Clarifications on supportable risk measurement

Appendix 2 contains welcome extra detail to the "supportable risk" test – the key integrated risk management step in the new valuation process. This includes:

  • Confirmation that the test involves considering a downside scenario assessed over the length of the covenant reliability period.
  • Confirmation that the Regulator expects trustees to be proportionate in deciding on a reasonable modelling approach to adopt, reflecting their specific circumstances.
  • That it does not consider it proportionate for trustees to ‘stress’ employer cash flow forecasts as part of this assessment.

In conclusion

This year’s Statement contains some useful pointers and clarifications, a number of which we had requested in our engagement with the Regulator. Unsurprisingly, given the time and effort that has been invested in establishing the new regime, this Statement’s emphasis is one of clarifying important aspects of the new requirements, after the necessary scene setting and pointers to topical issues.

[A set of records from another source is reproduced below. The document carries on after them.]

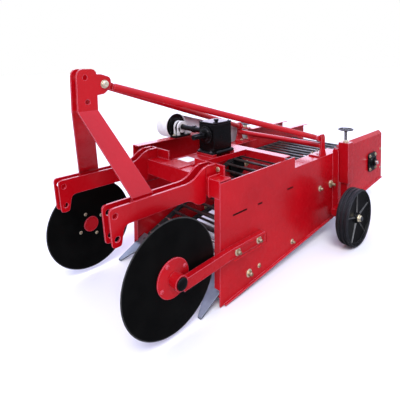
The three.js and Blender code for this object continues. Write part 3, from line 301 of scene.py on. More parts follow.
class Shape:
    """Collects solids in one mesh; each face keeps the material it was added with."""

    def __init__(self, material):
        self.mesh = bmesh.new()
        self.materials = [material]
        self.current = 0

    def using(self, material):
        """Gives a material to the faces that are added next."""
        if material not in self.materials:
            self.materials.append(material)
        self.current = self.materials.index(material)

    def _face(self, points, smooth):
        try:
            face = self.mesh.faces.new(points)
        except ValueError:  # the mesh has this face already, or two of its points are one
            return
        face.material_index = self.current
        face.smooth = smooth

    def rings(self, rings, close=False, smooth=False):
        """A skin through rings of points: closed on itself, or capped at both ends."""
        made = [[self.mesh.verts.new(point) for point in ring] for ring in rings]
        pairs = list(zip(made, made[1:]))
        if close:
            pairs.append((made[-1], made[0]))
        for a, b in pairs:
            count = len(a)
            for i in range(count):
                j = (i + 1) % count
                self._face((a[i], a[j], b[j], b[i]), smooth)
        if not close:
            self._face(made[0][::-1], False)
            self._face(made[-1], False)

    def lathe(self, profile, origin, axis, segments, close=False):
        """Turns (radius, along) points about an axis; a radius of 0 closes the end."""
        axis = axis.normalized()
        side = axis.orthogonal().normalized()
        other = axis.cross(side)
        rows = []
        for radius, along in profile:
            foot = origin + axis * along
            points = circle(foot, radius, segments, side, other) if radius else [foot]
            rows.append([self.mesh.verts.new(point) for point in points])
        pairs = list(zip(rows, rows[1:]))
        if close:
            pairs.append((rows[-1], rows[0]))
        for a, b in pairs:
            if len(a) == len(b) == 1:
                continue
            for i in range(segments):
                j = (i + 1) % segments
                if len(a) == 1:
                    corners = (a[0], b[j], b[i])
                elif len(b) == 1:
                    corners = (a[i], a[j], b[0])
                else:
                    corners = (a[i], a[j], b[j], b[i])
                self._face(corners, True)

    def rod(self, a, b, radius, segments, chamfer=None):
        """A round bar with chamfered ends."""
        cut = min(radius * 0.25, 0.002) if chamfer is None else chamfer
        length = (b - a).length
        profile = [(0, 0), (radius - cut, 0), (radius, cut), (radius, length - cut),
                   (radius - cut, length), (0, length)]
        self.lathe(profile, a, b - a, segments)

    def cross_rod(self, start, end, middle, radius, segments, chamfer=None):
        """A round bar along X, from one x to another, at a middle's y and z."""
        a, b = (xyz(x, middle.y, middle.z) for x in (start, end))
        self.rod(a, b, radius, segments, chamfer)

    def prism(self, outline, low, high):
        """An outline of (y, z) points pushed along X."""
        self.rings([[xyz(x, y, z) for y, z in outline] for x in (low, high)])

    def box(self, low, high):
        corners = ((low.x, low.y), (high.x, low.y), (high.x, high.y), (low.x, high.y))
        self.rings([[xyz(x, y, z) for x, y in corners] for z in (low.z, high.z)])

    def hexagon(self, foot, axis, radius, height, turn=0.0):
        """A bolt head or nut with chamfered corners."""
        side = axis.orthogonal().normalized()
        other = axis.cross(side)
        levels = ((radius, 0), (radius, height * 0.8), (radius * 0.84, height))
        self.rings([circle(foot + axis * along, reach, 6, side, other, turn)
                    for reach, along in levels])

    def bolt(self, foot, axis, size, stud=0.0):
        """A washer and a hex head; with stud, a nut with a threaded end through it."""
        turn = (foot.x * 37 + foot.y * 91 + foot.z * 53) % 1.0  # each is turned its own way
        rim, thick = size * 1.25, size * 0.18
        washer = [(0, 0), (rim, 0), (rim, size * 0.1), (size * 1.15, thick), (0, thick)]
        self.lathe(washer, foot, axis, 24)
        shade = self.current
        if self.materials[shade] is ZINC:
            self.using(WORN_ZINC)
        self.hexagon(foot + axis * thick, axis, size * 0.82, size * 0.6, turn)
        if stud:
            turns = 8
            profile = thread(size * 0.42, size * 0.5, stud, turns, stud / turns / 2)
            self.lathe(profile, foot + axis * size * 0.7, axis, 12)
        self.current = shade

    def weld(self, a, b, radius=0.0035):
        """A stitched bead along a straight seam."""
        length = (b - a).length
        steps = max(2, int(length / WELD_PITCH))
        stitch = length / steps
        profile = [(0, 0)]
        for i in range(steps):
            profile += [(radius * 0.82, stitch * (i + 0.08)), (radius, stitch * (i + 0.5))]
        profile += [(radius * 0.7, length), (0, length + radius * 0.3)]
        self.lathe(profile, a, b - a, 7)

    def hoop(self, points, radius, segments):
        """A round bar along a closed line of points."""
        rings = []
        reference = (points[1] - points[-1]).orthogonal()
        for i, point in enumerate(points):
            ahead = (points[(i + 1) % len(points)] - points[i - 1]).normalized()
            reference = (reference - ahead * reference.dot(ahead)).normalized()
            rings.append(circle(point, radius, segments, reference, ahead.cross(reference)))
        self.rings(rings, close=True, smooth=True)

    def weld_collar(self, middle, radius):
        """A weld round the end of a bar that lies along X."""
        self.using(RED_WELD)
        self.hoop(circle(middle, radius, 28), COLLAR_BEAD, 8)

    def place(self, name, slot, replaces=(), body="frame", bevel=0.0, bevel_segments=2):
        """Makes the object, with its body and the CAD nodes it stands for; its slot is not used.
        """
        bmesh.ops.remove_doubles(self.mesh, verts=self.mesh.verts, dist=1e-6)
        bmesh.ops.recalc_face_normals(self.mesh, faces=self.mesh.faces)
        data = bpy.data.meshes.new(name)
        self.mesh.to_mesh(data)
        self.mesh.free()
        for material in self.materials:
            data.materials.append(material)
        made = bpy.data.objects.new(name, data)
        bpy.context.scene.collection.objects.link(made)
        if bevel:
            modifier = made.modifiers.new("bevel", "BEVEL")
            modifier.width = bevel
            modifier.segments = bevel_segments
            modifier.limit_method = "ANGLE"
            modifier.angle_limit = BEVEL_ANGLE
            modifier.use_clamp_overlap = True
        if any(p.use_smooth for p in data.polygons):
            data.set_sharp_from_angle(angle=SHARP_ANGLE)
        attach(made, body)
        if replaces:
            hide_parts(*replaces)


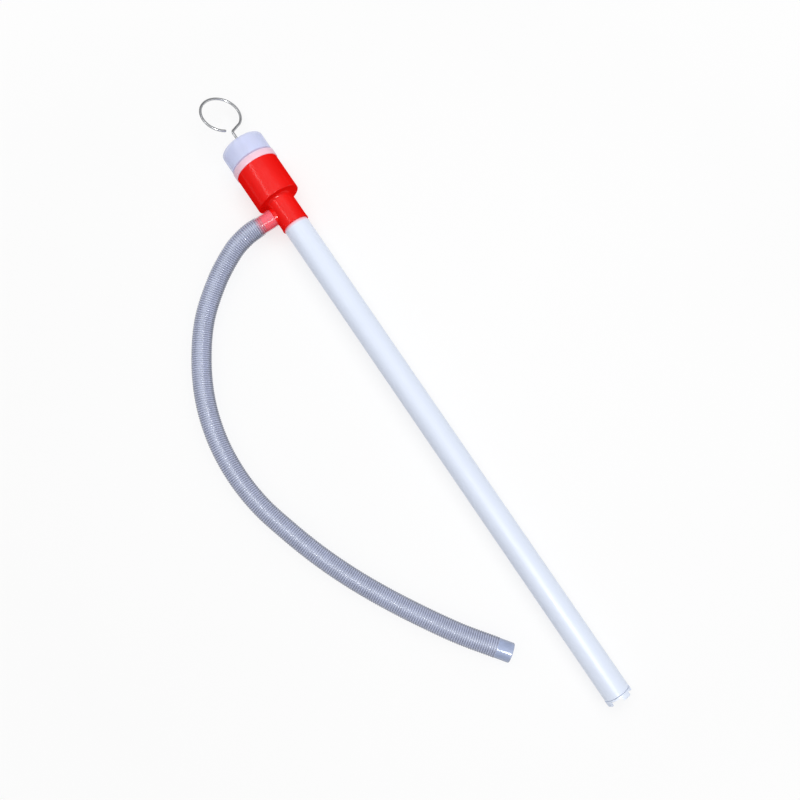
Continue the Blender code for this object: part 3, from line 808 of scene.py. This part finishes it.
def make_head():
    lip_top = NECK_FOOT + NECK_LIP_HEIGHT
    outline = rounded([
        (0.0, RIM_TOP, 0),
        (RIM_RADIUS, RIM_TOP, 0.5),
        (RIM_RADIUS, RIM_FOOT, 0.3),
        (CHAMBER_RADIUS, RIM_FOOT, 0.2),
        (CHAMBER_RADIUS, SHOULDER, SHOULDER_ROUND),
        (NECK_RADIUS, SHOULDER, NECK_FILLET),
        (NECK_RADIUS, lip_top + 0.3, 0.2),
        (NECK_LIP_RADIUS, lip_top, 0.25),
        (NECK_LIP_RADIUS, NECK_FOOT, 0.5),
        (0.0, NECK_FOOT, 0),
    ], steps=8, closed=False)
    head = lathe("pump_head", outline, closed=False)
    sideways = Matrix.Translation((0.0, 0.0, SPIGOT_HEIGHT)) @ Matrix.Rotation(math.radians(90), 4, "Y")
    spigot_outline = rounded([
        (0.0, SPIGOT_END, 0),
        (SPIGOT_RADIUS, SPIGOT_END, 0.5),
        (SPIGOT_RADIUS, BOSS_END, 0.3),
        (BOSS_RADIUS, BOSS_END, 0.4),
        (BOSS_RADIUS, SPIGOT_ROOT, 0.0),
        (0.0, SPIGOT_ROOT, 0),
    ], closed=False)
    spigot = lathe("spigot_form", spigot_outline, FINE_STEPS, closed=False, spin=sideways)
    combine(head, spigot, "UNION")
    overshoot = 5.0
    hollow_outline = rounded([
        (0.0, RIM_TOP + overshoot, 0),
        (CHAMBER_BORE, RIM_TOP + overshoot, 0),
        (CHAMBER_BORE, CHAMBER_FLOOR, 1.2),
        (THROAT_RADIUS, CHAMBER_FLOOR, 0.5),
        (THROAT_RADIUS, SOCKET_TOP, 0.3),
        (SOCKET_RADIUS, SOCKET_TOP, 0),
        (SOCKET_RADIUS, NECK_FOOT - overshoot, 0),
        (0.0, NECK_FOOT - overshoot, 0),
    ], closed=False)
    combine(head, lathe("hollow_form", hollow_outline, closed=False), "DIFFERENCE")
    bore_outline = [(0.0, SPIGOT_END + overshoot), (SPIGOT_BORE, SPIGOT_END + overshoot),
                    (SPIGOT_BORE, SPIGOT_ROOT / 2), (0.0, SPIGOT_ROOT / 2)]
    bore = lathe("bore_form", bore_outline, SPIGOT_BORE_STEPS, closed=False, spin=sideways)
    combine(head, bore, "DIFFERENCE")
    dress(head, "pump", "red_plastic", RED, "pump_body")


# ---------------------------------------------------------------- foot plug and valve


def make_foot_plug():
    outline = rounded([
        (PLUG_RADIUS, PLUG_TOP, 0.3),
        (PLUG_RADIUS, -GAP, 0.0),
        (FLANGE_RADIUS, -GAP, 0.3),
        (FLANGE_RADIUS, LUG_FOOT, 0.5),
        (LUG_INNER, LUG_FOOT, 0.4),
        (LUG_INNER, FLANGE_FOOT, 0.2),
        (INLET_RADIUS, FLANGE_FOOT, 0.3),
        (INLET_RADIUS, SEAT_CONE_FOOT, 0.0),
        (SEAT_BORE, SEAT_CONE_TOP, 0.2),
        (SEAT_BORE, SEAT_LEDGE, 0.2),
        (SEAT_RECESS, SEAT_LEDGE, 0.0),
        (SEAT_RECESS, PLUG_TOP, 0.2),
    ])
    plug = lathe("foot_plug", outline)
    overlap = 1.0
    gap_height = FLANGE_FOOT - LUG_FOOT + overlap
    gap_size = (LUG_GAP, 4 * FLANGE_RADIUS, gap_height)
    gap_centre = (0.0, 0.0, FLANGE_FOOT - gap_height / 2)
    web_size = (2 * INLET_RADIUS + overlap, WEB_THICKNESS, WEB_HEIGHT)
    web_centre = (0.0, 0.0, FLANGE_FOOT + WEB_INSET + WEB_HEIGHT / 2)
    for i in range(2):
        turn = LUG_TURN + i * math.radians(90)
        combine(plug, block("gap_form", gap_size, gap_centre, turn), "DIFFERENCE")
        combine(plug, block("web_form", web_size, web_centre, turn), "UNION")
    dress(plug, "pump", "pale_plastic", PALE_MOULDED, "foot_valve_body")


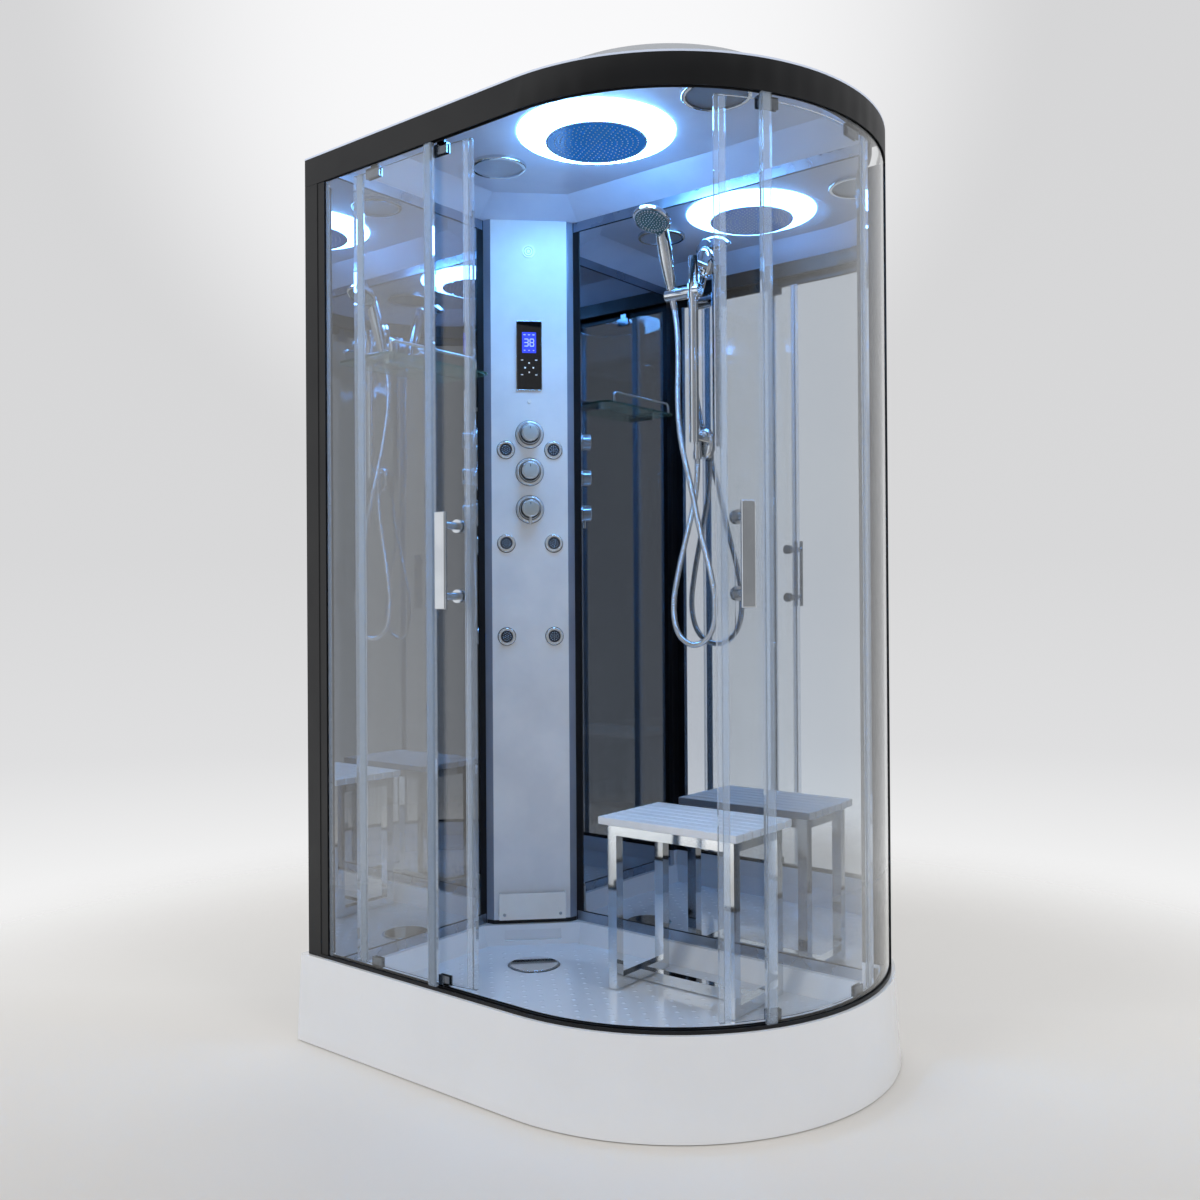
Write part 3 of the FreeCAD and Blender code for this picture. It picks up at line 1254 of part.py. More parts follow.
def make_shelf_fittings():
    """Two wall clips under the glass and the low gallery rail on it."""
    deep, wide, tall = SHELF_CLIP
    end = SHELF_FRONT + SHELF_LENGTH
    clips = [box(WALL_X, WALL_X + deep, y - wide / 2, y + wide / 2, SHELF_HEIGHT - tall, SHELF_HEIGHT)
             for y in (SHELF_FRONT + SHELF_CLIP_INSET, end - SHELF_CLIP_INSET)]
    x = WALL_X + SHELF_DEPTH - GALLERY_INSET
    low = SHELF_HEIGHT + GLASS
    high = low + GALLERY_HEIGHT
    first = SHELF_FRONT + GALLERY_ENDS[0]
    last = end - GALLERY_ENDS[1]
    gallery = bent_rod([V(x, first, low), V(x, first, high), V(x, last, high), V(x, last, low)],
                       GALLERY_R, GALLERY_BEND)
    return clips + [gallery]


# ---- Ceiling and roof ------------------------------------------------------------------

def ceiling_outline(inset, z):
    """Inner edge of the ceiling, moved in by an inset."""
    return inner_outline(WALL_X + RAIL_PROUD + inset, WALL_Y - RAIL_PROUD - inset,
                         FRAME_RADIUS - RAIL_WIDTH - inset, COLUMN_REACH + inset, z)


def make_ceiling_shell():
    """Flange on the frame, sloping cornice and flat ceiling, in one moulding."""
    skin = CEILING_SKIN
    flange = prism(outline(LEFT_X, BACK_Y, FRAME_RADIUS, RAIL_TOP), skin)
    outer = loft(ceiling_outline(-skin, RAIL_TOP), ceiling_outline(COVE - skin, CEILING_HEIGHT + skin))
    inner = loft(ceiling_outline(0, RAIL_TOP), ceiling_outline(COVE, CEILING_HEIGHT))
    body = fuse([flange, outer]).cut(inner)
    centre = V(LIGHT_X, LIGHT_Y, 0)
    return [body.cut(rod(centre, UP, RAIN_FEED_R + GAP, CABIN_HEIGHT))]


def make_roof_dome():
    """Pale outer roof over the lights."""
    def section(inset, z):
        return outline(LEFT_X + inset, BACK_Y - inset, FRAME_RADIUS - inset, z)
    low = RAIL_TOP + CEILING_SKIN
    outer = loft(section(ROOF_EDGE, low), section(ROOF_SLOPE, CABIN_HEIGHT))
    inner = loft(section(ROOF_EDGE + ROOF_SKIN, low), section(ROOF_SLOPE, CABIN_HEIGHT - ROOF_SKIN))
    return [outer.cut(inner)]


def make_light_diffuser():
    """Glowing ring: a shallow cone from the ceiling down to the rain shower."""
    edge = RAIN_R + 2
    low = CEILING_HEIGHT - RING_DROP
    profile = [(RING_R, CEILING_HEIGHT), (RING_R, CEILING_HEIGHT - RING_SKIN), (edge + RING_SKIN, low),
               (edge, low), (edge, low + RING_SKIN), (RING_R - RING_SKIN, CEILING_HEIGHT)]
    return [turned(profile, V(LIGHT_X, LIGHT_Y, 0))]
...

We support the focus on endgame planning for well-funded schemes and the encouragement for trustees to engage early in valuation processes. We also welcome the references to proportionality, for example for covenant assessments for well-funded schemes. And it makes sense that the Regulator is encouraging trustees to be alert to the geopolitical and trade uncertainties – and the impact they could have on scheme investments, liquidity, and the employer covenant.